··· Information shown ···
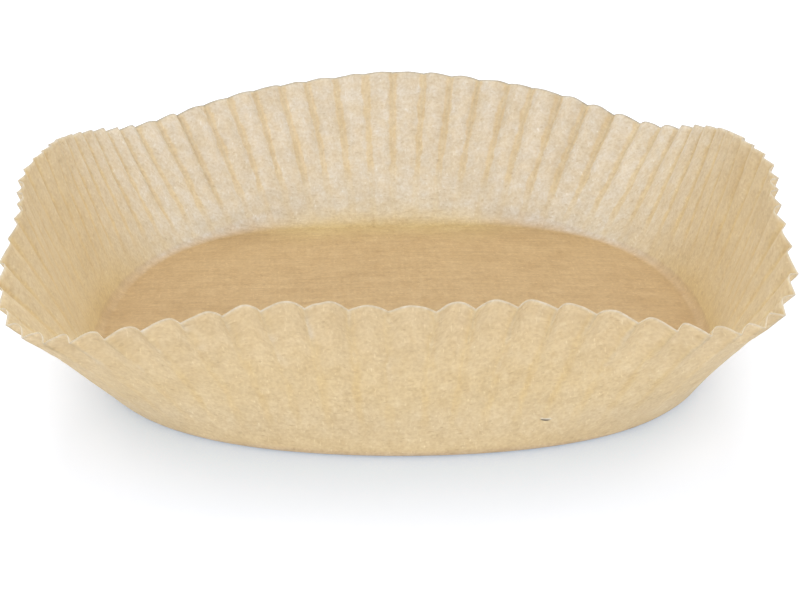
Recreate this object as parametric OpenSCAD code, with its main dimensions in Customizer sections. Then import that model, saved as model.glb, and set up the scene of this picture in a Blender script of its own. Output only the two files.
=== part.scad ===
// Baking paper bowl: one flat disc of baking paper, pressed into a round bowl with a pleated wall.
// Paper doesn't stretch, so each pleat is as deep as the paper left over at its height makes it.
// The rim has been pulled slightly square: the wall is steep at four sides and leans out at four corners.
// Millimetres. The origin is the centre of the underside, on the surface that the bowl stands on; +Z is up.
// Directions are degrees around +Z: 0 is right, 90 back, 180 left and 270 front.

/* [Paper] */
// Diameter of the flat disc that the bowl is pressed from
blank_d = 245; // [225:1:265]
// Thickness of the paper
paper_t = 0.06; // [0.04:0.01:0.3]

/* [Floor] */
// Diameter of the floor, measured to where it would meet the wall in a sharp crease
floor_d = 160; // [145:1:175]
// How far the crease is drawn in at the sides and let out at the corners
floor_squareness = 2.3; // [0:0.1:5]
// Radius of the bend from the floor to the wall
crease_r = 2.5; // [1:0.1:6]
// Radius of the bend at the back, where the floor curls up softly
curl_r = 14; // [6:0.5:20]
// Direction of the middle of the curl
curl_direction = 93; // [60:1:120]
// Width of the curl, in degrees around the bowl
curl_width = 50; // [20:1:80]

/* [Wall] */
// Slope of the wall at the right side, in degrees above the floor
right_slope = 74; // [60:0.5:80]
// Slope of the wall at the left side
left_slope = 71.5; // [60:0.5:80]
// Slope of the wall at the front
front_slope = 68; // [60:0.5:80]
// Slope of the wall at the back
back_slope = 62.5; // [60:0.5:80]
// Slopes of the wall at the corners: back right, back left, front left, front right
corner_slopes = [48.5, 52, 46, 50]; // [42:0.5:60]
// Directions of the corners, in the same order
corner_directions = [45.5, 138.5, 226, 312.5]; // [0:0.5:360]
// Width of each corner, in degrees around the bowl
corner_width = 26; // [18:1:40]
// Degrees by which the wall sways in and out around the bowl
wall_sway = 1; // [0:0.1:2]
// Number of times it sways
sway_count = 13; // [5:1:15]
// A direction in which it sways in
sway_direction = 257; // [0:1:360]

/* [Pleats] */
// Number of pleats around the wall
pleat_count = 80; // [48:1:84]
// Direction of the first pleat's crest
first_pleat = 2.3; // [0:0.1:4.5]
// Share of the paper left over that the pleats take up at the front and back; the rest goes into fine crumples
pleat_gather = 0.8; // [0.3:0.01:1]
// The same share at the right and left sides, where the pleats are pressed flatter
side_gather = 0.5; // [0.3:0.01:1]
// Share of its depth that a pleat keeps where it has faded out towards the floor
faintest_pleat = 0.1; // [0:0.01:0.5]
// How far up the wall the pleats start to deepen, halfway from front to back, as a share of the wall
fade_start = 0.05; // [0:0.01:0.4]
// How much further up they start at the front, and further down at the back
fade_front = 0.3; // [0:0.01:0.4]
// How much further up they start at the right and left sides
fade_sides = 0.35; // [0:0.01:0.5]
// How unevenly far up the pleats start
fade_spread = 0.12; // [0:0.01:0.2]
// Share of the wall over which they deepen
fade_length = 0.62; // [0.4:0.01:1]
// Degrees by which the rim is drawn towards the corners, which keeps the pleats evenly wide there
corner_bunch = 2.1; // [0:0.1:3]
// How much closer together than average the pleats are in the crowded direction, as a share
crowding = 0.08; // [0:0.01:0.12]
// The crowded direction
crowded_direction = 210; // [0:1:360]
// How unevenly the pleats are spaced, as a share of a pleat
pleat_stray = 0.04; // [0:0.01:0.2]
// How unevenly deep the pleats are, as a share of their depth
depth_spread = 0.15; // [0:0.01:0.3]

/* [Hidden] */

paper_colour = [0.86, 0.76, 0.58];
blank_r = blank_d / 2;
pitch = 360 / pleat_count;
degree = PI / 180;

// Steps in angle from one pleat to the next, whose sines make the pleats differ
stray_step = 137;
depth_step = 71;
start_step = 211;
shuffle_step = 53;
shuffle_reach = 40;

steps = 6;                     // columns of points in one pleat, the first on its crest
columns = pleat_count * steps;
// Rows of points: from 0 to 1 around the bend, and from 1 to 2 up the wall to the rim
stations = [0, 1 / 3, 2 / 3, 1, 1.35, 2];
rows = len(stations);

// Degrees from direction b to direction a, from -180 to 180
function apart(a, b) = (a - b + 900) % 360 - 180;

// A smooth hump around direction middle: 1 high, and a half at half its width to either side
function hump(a, middle, width) = pow(2, -pow(2 * apart(a, middle) / width, 2));

// How much of each corner lies in a direction
function corner_shares(a) = [for (direction = corner_directions) hump(a, direction, corner_width)];
function sum(list, i = 0) = i == len(list) ? 0 : list[i] + sum(list, i + 1);

// Slope of the wall if the bowl had no corners: the right, back, left and front slopes in their own directions
function side_slope(a) =
    (right_slope + left_slope + front_slope + back_slope) / 4
    + (right_slope - left_slope) / 2 * cos(a)
    + (back_slope - front_slope) / 2 * sin(a)
    + (right_slope + left_slope - front_slope - back_slope) / 4 * cos(2 * a);

// Slope of the wall in direction a
function slope(a) =
    let (shares = corner_shares(a))
    side_slope(a) * (1 - sum(shares)) + shares * corner_slopes + wall_sway * cos(sway_count * (a - sway_direction));

// Radius of the bend in direction a
function bend_r(a) = crease_r + (curl_r - crease_r) * hump(a, curl_direction, curl_width);

// Distance from the centre to where floor and wall would meet in a sharp crease
function crease(a) = floor_d / 2 - floor_squareness * cos(4 * a);

// Where the bend leaves the flat floor, and its length along the paper
function bend_start(a) = crease(a) - bend_r(a) * tan(slope(a) / 2);
function bend_length(a) = bend_r(a) * slope(a) * degree;

// Distance along the paper from the centre to a station
function paper_distance(a, station) =
    bend_start(a) + min(station, 1) * bend_length(a)
    + max(station - 1, 0) * (blank_r - bend_start(a) - bend_length(a));

// [radius, height, tilt] of the smooth sheet in direction a, at that distance along the paper
function meridian(a, distance) =
    let (
        run = distance - bend_start(a),
        tilt = min(slope(a), run / bend_r(a) / degree),
        straight = run - bend_r(a) * tilt * degree
    )
    [
        bend_start(a) + bend_r(a) * sin(tilt) + straight * cos(tilt),
        bend_r(a) * (1 - cos(tilt)) + straight * sin(tilt),
        tilt
    ];

// Small differences from pleat to pleat, from -1 to 1, the same each time
function uneven(pleat, step) =
    let (i = pleat % pleat_count)
    sin(step * i + shuffle_reach * sin(shuffle_step * i));
function uneven_between(pleat, t, step) = (1 - t) * uneven(pleat, step) + t * uneven(pleat + 1, step);

// Direction on the flat disc of a point at share t of a pleat
function blank_direction(pleat, t) =
    first_pleat + pitch * (pleat + t + pleat_stray * uneven_between(pleat, t, stray_step));

// Direction that it ends up in once the rim is drawn towards the corners and the pleats are crowded
function formed_direction(phi, up) =
    phi + corner_bunch * up * sin(4 * phi) - crowding / degree * sin(phi - crowded_direction);

// How much wider than its even share of the rim a pleat is there
function widening(phi, up) =
    1 + 4 * corner_bunch * degree * up * cos(4 * phi) - crowding * cos(phi - crowded_direction);

// Depth from crest to valley that takes up the paper left over in a pleat of this width, in direction a
function gather(a) = pleat_gather + (side_gather - pleat_gather) * pow(cos(a), 2);
function pleat_depth(width, paper_width, a) =
    width / 2 * sqrt(gather(a) * max(0, pow(paper_width / width, 2) - 1));

// Share of its depth that a pleat has at a place up the wall, where it starts to deepen at a given place
function smooth_step(x) = let (s = max(0, min(1, x))) s * s * (3 - 2 * s);
function deepening(start, up) =
    faintest_pleat + (1 - faintest_pleat) * smooth_step((up - start) / fade_length);

// Cross-section of a pleat: a sharp crest outside and a rounded valley inside
function fold(t) = 0.5 - abs(sin(180 * t));

// A point on the paper: side is 1 for the outer face and -1 for the inner one
function paper_point(pleat, t, station, side) =
    let (
        phi = blank_direction(pleat, t),
        up = max(0, station - 1),
        a = formed_direction(phi, up),
        distance = paper_distance(a, station),
        place = meridian(a, distance),
        width = place[0] * pitch * degree * widening(phi, up),
        paper_width = distance * pitch * degree * widening(phi, 0),
        unevenness = 1 + depth_spread * uneven_between(pleat, t, depth_step),
        start = fade_start - fade_front * sin(a) + fade_sides * pow(cos(a), 2)
            + fade_spread * uneven_between(pleat, t, start_step),
        depth = pleat_depth(width, paper_width, a) * unevenness * deepening(start, up),
        lean = depth * PI * cos(180 * t) / width,
        out = depth * fold(t) + side * paper_t / 2 * sqrt(1 + lean * lean)
    )
    [
        (place[0] + out * sin(place[2])) * cos(a),
        (place[0] + out * sin(place[2])) * sin(a),
        place[1] - out * cos(place[2]) + paper_t / 2
    ];

// All points of one face, row by row from the floor to the rim
function face_points(side) = [
    for (station = stations, pleat = [0 : pleat_count - 1], step = [0 : steps - 1])
        paper_point(pleat, step / steps, station, side)
];

// Index of a point: face 0 is the outer one and face 1 the inner one
function at(face, row, column) = face * rows * columns + row * columns + column % columns;

// Two triangles between four points
function quad(p, q, r, s) = [[p, q, r], [p, r, s]];

module paper_bowl() {
    outer_wall = [
        for (row = [0 : rows - 2], c = [0 : columns - 1])
            each quad(at(0, row, c), at(0, row + 1, c), at(0, row + 1, c + 1), at(0, row, c + 1))
    ];
    inner_wall = [
        for (row = [0 : rows - 2], c = [0 : columns - 1])
            each quad(at(1, row, c), at(1, row, c + 1), at(1, row + 1, c + 1), at(1, row + 1, c))
    ];
    rim_row = rows - 1;
    rim = [
        for (c = [0 : columns - 1])
            each quad(at(0, rim_row, c), at(1, rim_row, c), at(1, rim_row, c + 1), at(0, rim_row, c + 1))
    ];
    underside = [for (c = [0 : columns - 1]) at(0, 0, c)];
    floor_top = [for (c = [columns - 1 : -1 : 0]) at(1, 0, c)];
    color(paper_colour)
        polyhedron(
            points = concat(face_points(1), face_points(-1)),
            faces = concat(outer_wall, inner_wall, rim, [underside, floor_top]),
            convexity = 10
        );
}

paper_bowl();
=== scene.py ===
"""A bowl pressed from one sheet of unbleached baking paper, on a pale table under soft light.

The sheet is made by Geometry Nodes from the rule that the real one follows: a flat disc is bent up into a
wall, and the paper left over at each height goes into pleats. Lengths are in metres and directions in degrees
around +Z: 0 is right, 90 back, 180 left and 270 front.
"""

import logging
import math
from dataclasses import dataclass, field
from enum import Enum
from typing import Union

import bpy
from mathutils import Matrix, Vector


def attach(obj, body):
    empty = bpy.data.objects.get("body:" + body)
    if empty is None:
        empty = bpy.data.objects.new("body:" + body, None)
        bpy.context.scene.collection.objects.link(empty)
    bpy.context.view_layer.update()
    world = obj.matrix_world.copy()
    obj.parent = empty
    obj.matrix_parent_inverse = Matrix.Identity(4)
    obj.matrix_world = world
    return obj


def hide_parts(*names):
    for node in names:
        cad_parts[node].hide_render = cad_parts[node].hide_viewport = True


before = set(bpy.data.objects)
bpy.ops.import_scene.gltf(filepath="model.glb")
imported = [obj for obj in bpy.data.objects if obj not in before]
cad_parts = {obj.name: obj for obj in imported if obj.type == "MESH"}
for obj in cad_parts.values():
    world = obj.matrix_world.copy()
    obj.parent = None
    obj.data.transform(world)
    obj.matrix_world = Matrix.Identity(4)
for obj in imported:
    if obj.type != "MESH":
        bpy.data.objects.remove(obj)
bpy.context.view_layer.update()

LOG = logging.getLogger("paper_bowl")
DEGREE = math.pi / 180
GREEN_POWER, BLUE_POWER = 1.35, 2.1
NOISE_MIDDLE, NOISE_SPREAD = 0.5, 3.0
JOIN_DISTANCE = 1e-7
# What the mark of the wall's share falls to over the bend, below the 0 of the wall's foot
BEND_SHARE = 0.02

Number = Union[float, "Field"]
Colour = tuple[float, float, float]


class Kind(Enum):
    """The kinds of socket that the node groups have."""

    NUMBER = "NodeSocketFloat"
    VECTOR = "NodeSocketVector"
    MATERIAL = "NodeSocketMaterial"
    GEOMETRY = "NodeSocketGeometry"


class Mark(Enum):
    """What the sheet remembers about each of its points, for the materials to read."""

    FLAT_PLACE = "flat_place"
    WALL_SHARE = "wall_share"
    RIDGE_SHARE = "ridge_share"
    FOLD_SIDE = "fold_side"
    RIM_GAP = "rim_gap"
    INNER_FACE = "inner_face"
    CUT_EDGE = "cut_edge"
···
Work required: Begin at the line containing "cad_parts[node].hide_render = cad_parts[node].hide_viewport", end at the line containing "obj.matrix_world = Matrix.Identity(4)", and reproduce every line in that range exactly, both ends included.

Correct response:
        cad_parts[node].hide_render = cad_parts[node].hide_viewport = True


before = set(bpy.data.objects)
bpy.ops.import_scene.gltf(filepath="model.glb")
imported = [obj for obj in bpy.data.objects if obj not in before]
cad_parts = {obj.name: obj for obj in imported if obj.type == "MESH"}
for obj in cad_parts.values():
    world = obj.matrix_world.copy()
    obj.parent = None
    obj.data.transform(world)
    obj.matrix_world = Matrix.Identity(4)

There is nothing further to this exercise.